Sector 2QFY12 expectations
Automobiles
> We expect 1% yoy decline in net income for the sector, driven by 10% aggregate yoy revenue growth but
140bps EBIT margin decline. Sequentially, we expect net income to be seasonally stronger and grow by
24%, driven by 33% qoq revenue growth.
> We believe that in FY2012 the sector is likely to see twin headwinds of commodity cost inflation and
moderation in demand. We believe market will focus on the management commentary on earnings outlook
and margins for 2Q and FY2012.
Consumer Staples
> We expect sales growth for most companies to be led by pricing as well as volumes as most companies
have taken price increases to offset input cost inflation.
> Raw materials, particularly those based on crude remained high through the quarter, particularly for HUL,
Marico, Dabur, and Colgate.
> Input cost pressure in the quarter was further increased by the rupee depreciation witnessed towards the
end of the quarter, although this may benefit Marico and Dabur to an extent.
Fertilizers
> Agri chemicals volumes to decline qoq due to seasonality. We expect margins to remain subdued (due to
uncertainty in Europe and US markets) and soda ash margins to be under pressure due to higher costs.
> Things to look out for: Revenue growth guidance for Europe and US markets.
Financials
> We expect net income growth of 24% yoy in 2Q driven by an operating income growth of 15% and lower
loan provisioning.
> We expect the NIMs to compress (YoY) due to a) lower incremental LDR (YTD:42%) and b) impact of
higher NPLs from moving to system-based NPL recognition for state-owned banks.
Healthcare
> We expect average revenue growth of 13% yoy in 1QFY12 for our coverage universe. Revenue growth will
remain stable compared with the previous year's quarter.
> We expect EBIT growth to slow down at 8% yoy for the Indian healthcare sector in 1QFY12 due to the
absence of high margin one-off product launches in the quarter.
Industrials
> Overall order inflows have been weak for the sector, given delays in project awards. Guidance on order
inflows in FY12 will be a key metric to watch. > Impact of higher commodity prices on margin performance
during the quarter and for FY12.
> Given the strong balance sheet for these companies, market is likely to focus on revenue growth guidance
for FY12-FY13.
Infrastructure
> Weak order inflows have been a key feature of the infrastructure segment in 1Q. Updates on order inflow
visibility in FY12 would be the key.
> We expect steady toll collection on operational projects and strong execution on existing order backlog in
the construction division of infrastructure companies.> We expect net margins to decline due to high finance
costs for majority of the companies under our coverage.

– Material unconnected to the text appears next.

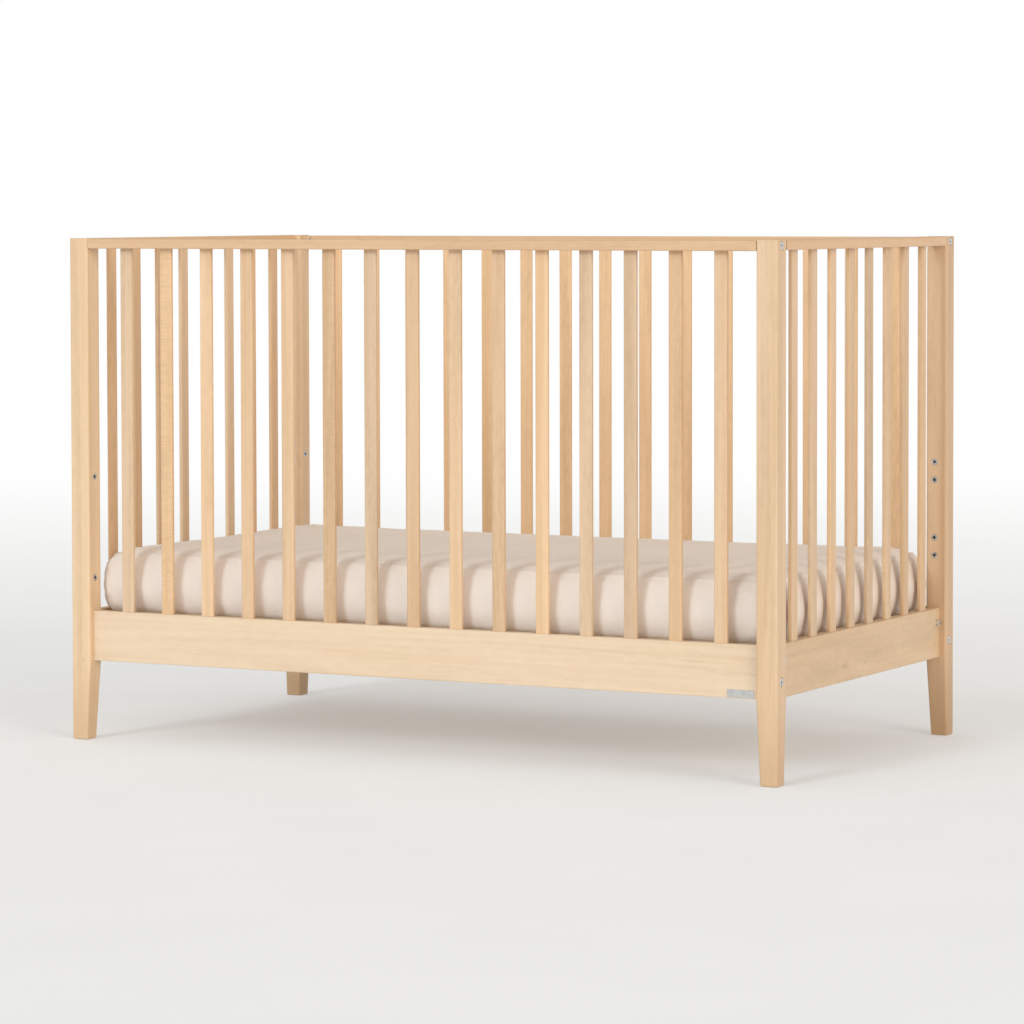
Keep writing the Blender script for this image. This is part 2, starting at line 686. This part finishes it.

> High commodity prices are likely to put pressure on margins but given the continuity of high commodity
prices for the past 2 quarters, we expect companies to deploy cost cutting measures to maintain margins.


Sector 2QFY12 expectations
IT Services
> We expect a strong quarter for the IT services sector led by the large caps, as we believe revenue
momentum for the sector has not slowed due to macro concerns. We expect a 6.5% qoq revenue growth
on the back of sustained volumes.
> Our recent IT trip supports our view that 2011 projects are not to be impacted, which has also been
supported by Accenture’s recent results and positive commentary.
> Among the major fundamental drivers to watch out for this quarter are: (1) Outlook for 2012 and
management commentary on uncertainty around IT budgets; (2) BFSI/Telecom vertical may see pressure
this quarter.(3) We expect the strong currency moves in the past 3 weeks to be mitigated by currency
hedges (average INR-USD exchange rate of 45.7 during the quarter). However, we would watch out for the
impact of mark-to-market losses on these hedges.
Materials: Cement
> Despite improved realizations in 2Q, we expect cement companies to report flat to slight sequential
improvement in margins this quarter, as higher costs would partially offset higher prices. Cement volumes
have been weak in 2QFY12.
> We estimate 3QFY12 to be the trough quarter driven by seasonal softening of prices, and sustained cost
pressures - We expect revenue/EBIT to grow by 13%/9% yoy, due to higher prices.
Materials: Metals
> For steel companies, we expect sequential margin compression on lower realizations and higher coking
coal costs.
> For Base Metals, we expect lower realizations and cost pressures to weigh on profits - average 2QFY12
base metal prices (except aluminum) declined 5%-6% qoq.
Oil & Gas
> RIL's 2QFY12 earnings is likely to remain under pressure largely driven by lower margins in Petrochem
business partly offset by higher refining margins, in our view.
> Earnings will be impacted negatively for Cairn India and positively for ONGC due to the one-time
adjustment for royalty on the Rajasthan block.
Subsidy burden for the upstream companies has been provisionally fixed at 33% for the quarter and as of
now it seems there will not be any deviation thereof.
Real estate
> We expect revenues to be driven by increased execution of projects.
> We expect better news flow on pre-sales given significant launches by companies like Sobha, Prestige and
Unitech.
> We expect action on the debt reduction front.
Utilities
> We expect the overall utilization levels and merchant realizations to decline due to seasonally weak
quarter and deteriorating finances of the state electricity boards.
> We expect some companies to book notional fx losses due to rupee depreciation.
> Things to look out for: trend of fuel supplies and news flows on capacity additions.